- Raw data:
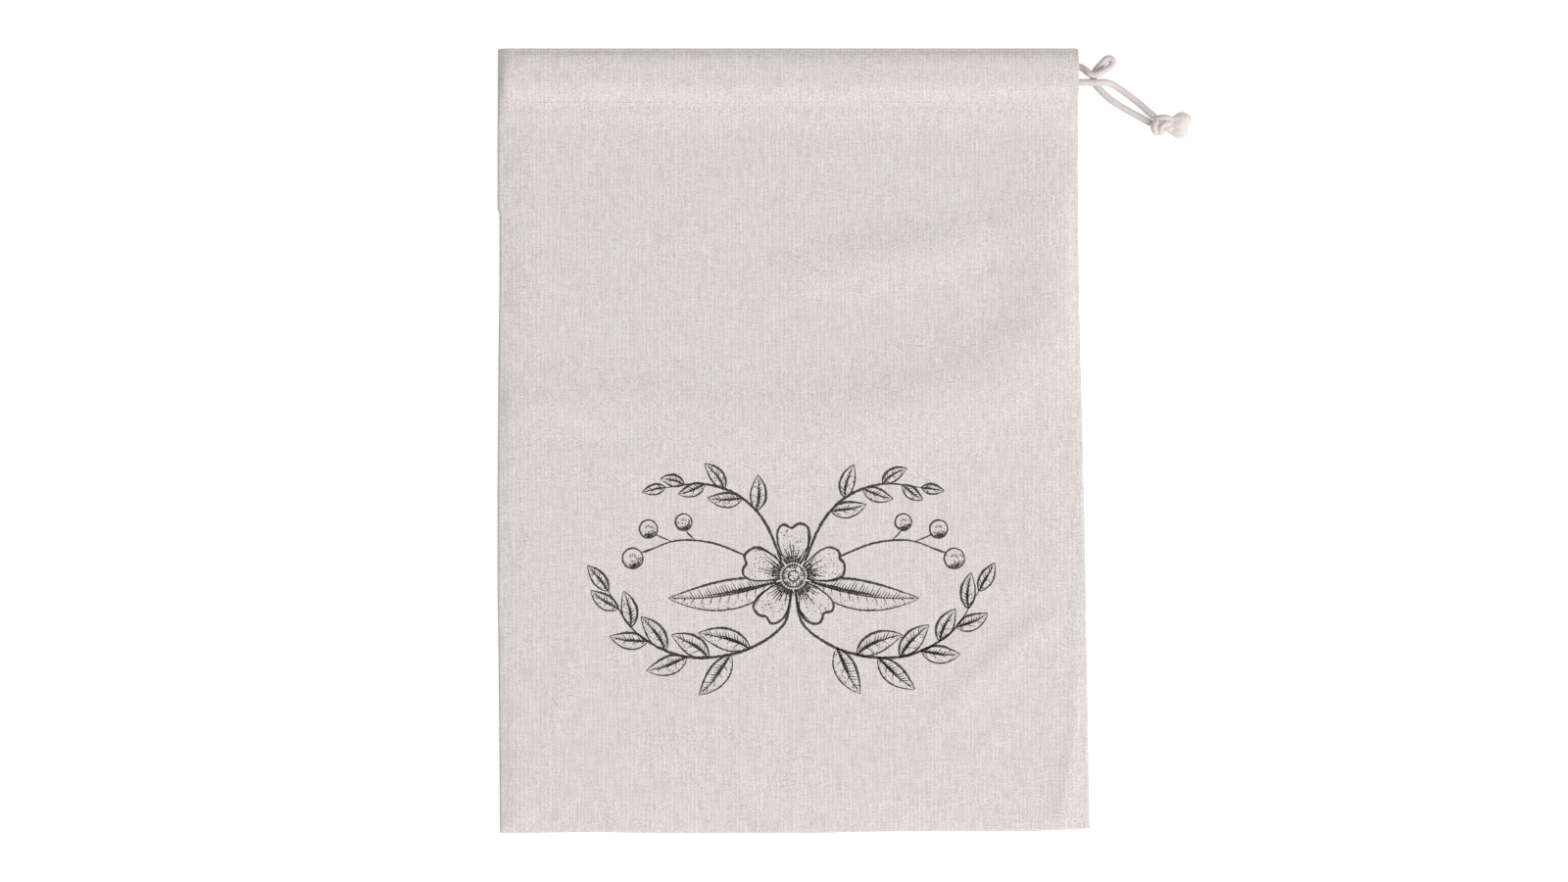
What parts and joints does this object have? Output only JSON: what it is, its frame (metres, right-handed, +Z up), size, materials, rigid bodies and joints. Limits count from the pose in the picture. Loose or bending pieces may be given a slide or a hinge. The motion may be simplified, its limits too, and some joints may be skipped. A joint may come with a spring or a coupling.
{
  "type": "drawstring bread bag",
  "caption": "Flat drawstring cloth bag for bread, lying on its back, with a hem at the mouth for the cord, a small bight, a knot and frayed cord ends.",
  "frame": {"origin": "middle of the bag's outline, cord ends left out, on the surface it lies on", "axes": "+X to the bag's right, where the cord leaves; +Y up the bag to its mouth; +Z up off the surface, out of the printed front"},
  "size_m": [0.3518, 0.4002, 0.0091],
  "materials": {
    "front_cloth": "matte",
    "back_cloth": "matte",
    "cord": "matte"
  },
  "bodies": {
    "root": {"front_panel": "front_cloth", "back_panel": "back_cloth", "drawcord_run": "cord", "drawcord_tail_front": "cord", "drawcord_tail_back": "cord", "drawcord_knot": "cord", "cord_end_upper": "cord", "cord_end_lower": "cord"}
  },
  "joints": []
}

- Aim:
Return every line exactly.

- Complete response:
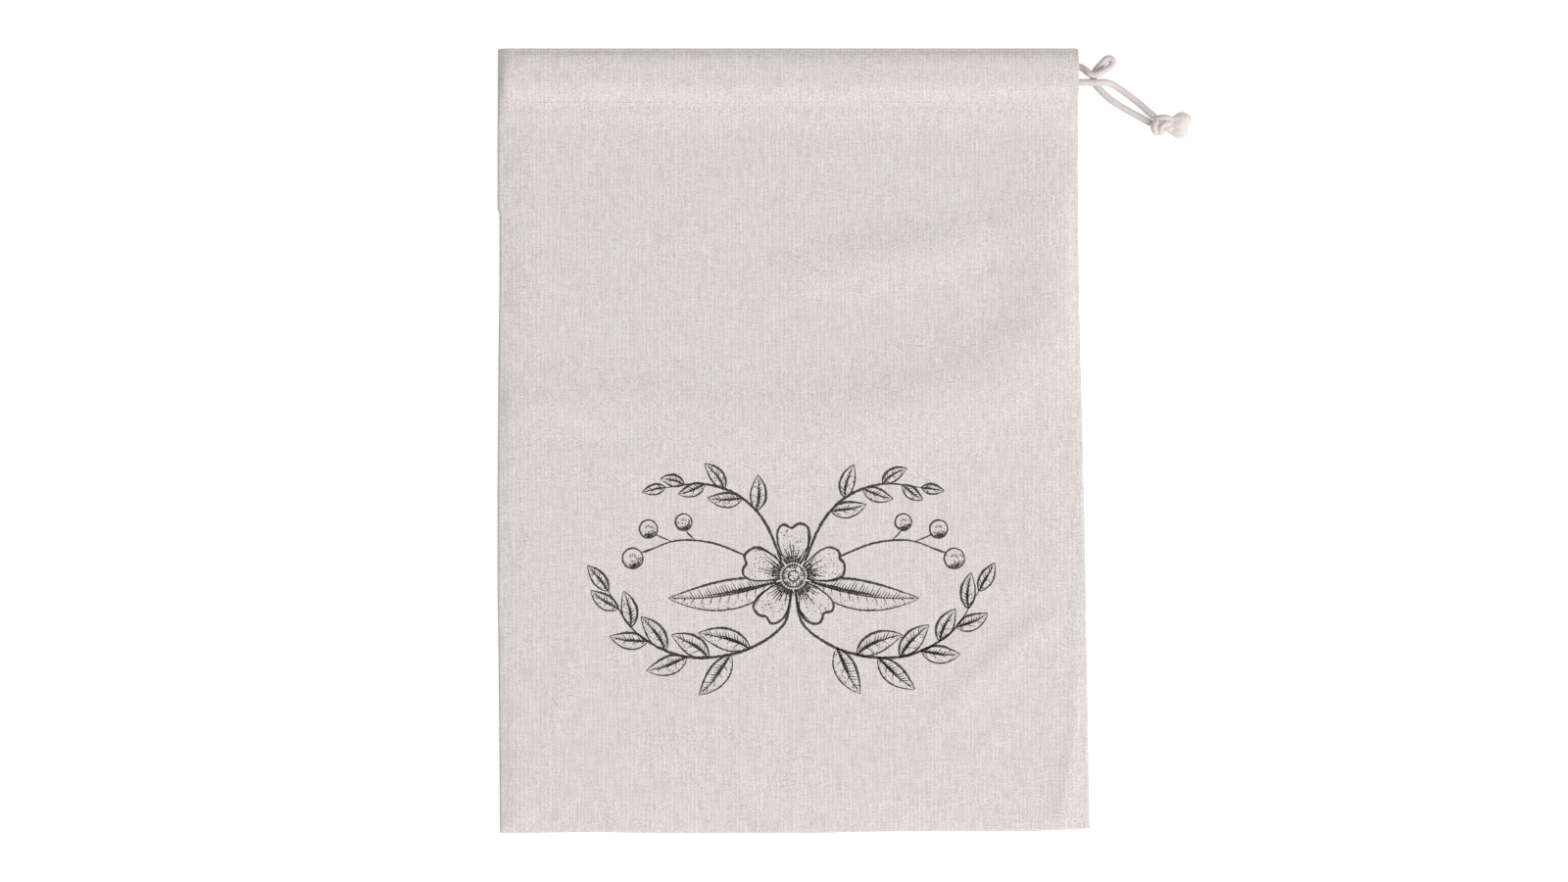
What parts and joints does this object have? Output only JSON: what it is, its frame (metres, right-handed, +Z up), size, materials, rigid bodies and joints. Limits count from the pose in the picture. Loose or bending pieces may be given a slide or a hinge. The motion may be simplified, its limits too, and some joints may be skipped. A joint may come with a spring or a coupling.
{
  "type": "drawstring bread bag",
  "caption": "Flat drawstring cloth bag for bread, lying on its back, with a hem at the mouth for the cord, a small bight, a knot and frayed cord ends.",
  "frame": {"origin": "middle of the bag's outline, cord ends left out, on the surface it lies on", "axes": "+X to the bag's right, where the cord leaves; +Y up the bag to its mouth; +Z up off the surface, out of the printed front"},
  "size_m": [0.3518, 0.4002, 0.0091],
  "materials": {
    "front_cloth": "matte",
    "back_cloth": "matte",
    "cord": "matte"
  },
  "bodies": {
    "root": {"front_panel": "front_cloth", "back_panel": "back_cloth", "drawcord_run": "cord", "drawcord_tail_front": "cord", "drawcord_tail_back": "cord", "drawcord_knot": "cord", "cord_end_upper": "cord", "cord_end_lower": "cord"}
  },
  "joints": []
}